Conclusion: Tinopal was not covered by entry 25 in Part II of Schedule II and was liable only under the residuary entry; the assessee was entitled to consequential relief.
Issue (ii): Whether V.P.P. charges separately shown in the bills formed part of the sale price under section 2(O) and were includible in the taxable turnover.
Analysis: The bills showed the price of the goods separately and the V.P.P. charges as an additional item. On the applicable definition of sale price, only amounts forming part of the price for the goods, and not separately charged postal charges, could be included in turnover. The reasoning followed the settled test that a separately agreed and separately charged amount does not become part of the sale price merely because it is recovered along with the invoice amount.
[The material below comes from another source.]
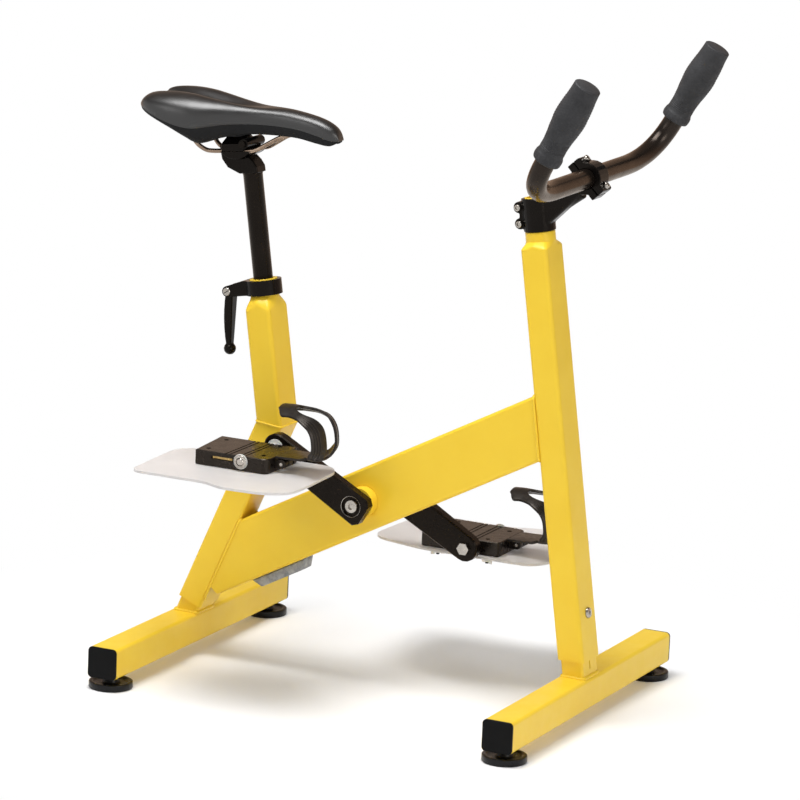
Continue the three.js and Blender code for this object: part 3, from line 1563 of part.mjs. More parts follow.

Conclusion: V.P.P. charges were not part of the sale price and were wrongly included in the taxable turnover; the assessee was entitled to consequential relief.
Final Conclusion: The assessments were reduced by excluding the disputed commodity from the higher entry and by deleting the separately charged V.P.P. amounts from turnover, resulting in relief to the assessee.
Ratio Decidendi: Amounts separately charged in connection with delivery or forwarding are not part of sale price when they are not integrated into the agreed price of the goods, and a commodity must be taxed only under the schedule entry that properly covers it, failing which the residuary entry applies.